George Adams devoted its booth to ceramic sculptures and works on paper by Robert Arneson. Homage to Philip Guston (1980) is an oversize, over-the-top depiction of clunky, paint splattered pink shoes like the kind that appear often in Guston's late work. Another strong solo was at Tanya Bonakdar; the gallery made its "Art Show" debut with recent paintings and sculptures by Thomas Scheibitz, who represented Germany at last year's Venice Biennale. Lehmann Maupin featured Teresita Fernandez's recent wall-like sculptures made of Plexiglas cubes overlaid with photographic images of an iceberg.

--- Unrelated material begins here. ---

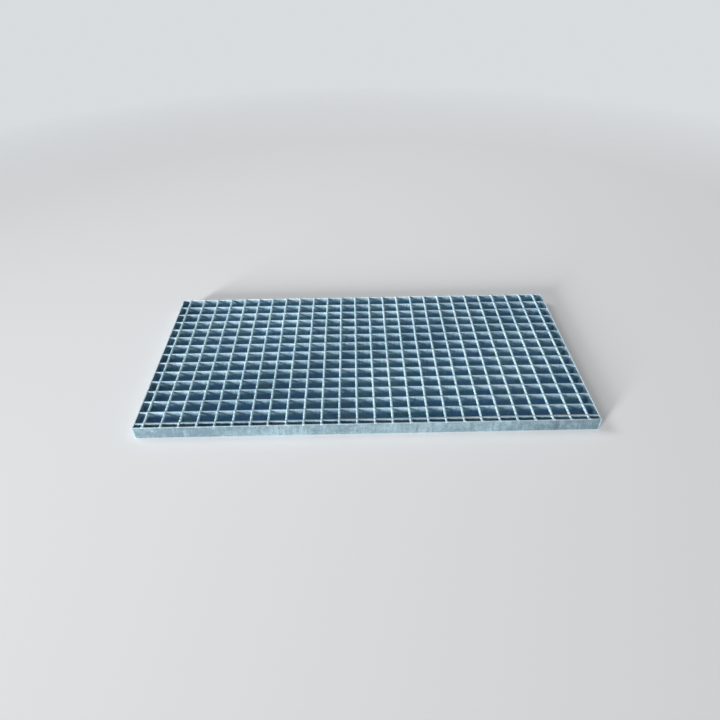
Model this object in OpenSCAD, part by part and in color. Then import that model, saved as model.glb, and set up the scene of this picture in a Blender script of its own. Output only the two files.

At Richard L. Feigen, a vast multipanel painting by James Rosenquist, The Holy Roman Empire Through Checkpoint Charlie (1994), covered three walls of the booth. About 40 feet from one end to the other, it was offered at $2.5 million.

Matthew Marks showed a striking canvas by Ellsworth Kelly, Orange White (1962), which cast a bright golden hue upon Robert Gober's untitled sculpture (I 9982004), a silver-plated bronze object resembling a barnacle-covered wooden plank. Friedrich Petzel showed a lively grouping of recent paintings by Maria Lassnig and Nicola Tyson, along with an abstract, sewn-cotton mural by Cosima von Bonin and Andrea Fraser's Monument to Discarded Fantasies (2003), consisting of glittery carnival costumes heaped up in a corner.

Knoedler featured late Milton Avery and early Jules Olitski, plus a stone sculpture by William Edmondson and an untitled 1949 "zip" painting by Barnett Newman. Some viewers gasped at the posted price for this medium-sized painting, $14 million. Zabriskie paired Marcel Duchamp and Man Ray, showing a selection of photos and objects that represent the core of the Dada movement. A large, classic Ab Ex-period canvas by Joan Mitchell, Mephisto (I 958), hung at Cheim and Read near an imposing untitled iron wall relief by Jannis Kounellis (2005), incorporating hair, knives and razor blades.

Richard Gray presented a museum-quality installation of portraits and self-portraits, most on loan and few for sale, by Lucian Freud, Eva Hesse, Matthew Barney and Warhol, among others. Philadelphia's Locks Gallery featured a large, gold-painted wooden wall piece by Louise Nevelson, Royal Tide II, and San Francisco's Anthony Meier highlighted sculptures by Donald Judd and Martin Puryear, while Arabesque, a sinewy 2006 cedarwood wall relief by Puryear, was the centerpiece of David McKee's booth.

June Kelly showed a classic 1968 target painting By Alma Thomas, as well as a large recent canvas by Lisa Corinne Davis. Mary-Anne Martin featured early and late paintings by Gunther Gerzso along with Una Carta, an intriguing 1943 watercolor filled with diaristic musings by Frida Kahlo. At Forum, quiet paintings by George Tooker and Robert Cottingham complemented the rambunctious drawings by Salvador Dali and a large, brilliantly hued work by Robert Henri, Spanish Gypsy (1924), hanging nearby.

Among the delights of the "Art Show" are the pairings and groupings of works that will likely never appear together again. Among the most memorable was at Salander O'Reilly, where Albert Pinkham Ryder's haunting nocturne The Old Mili by Moonlight (ca. 1885) hung alongside Elie Nadelman's arresting Head of a Woman (Yoke), ca. 1908, a life-size work in white marble.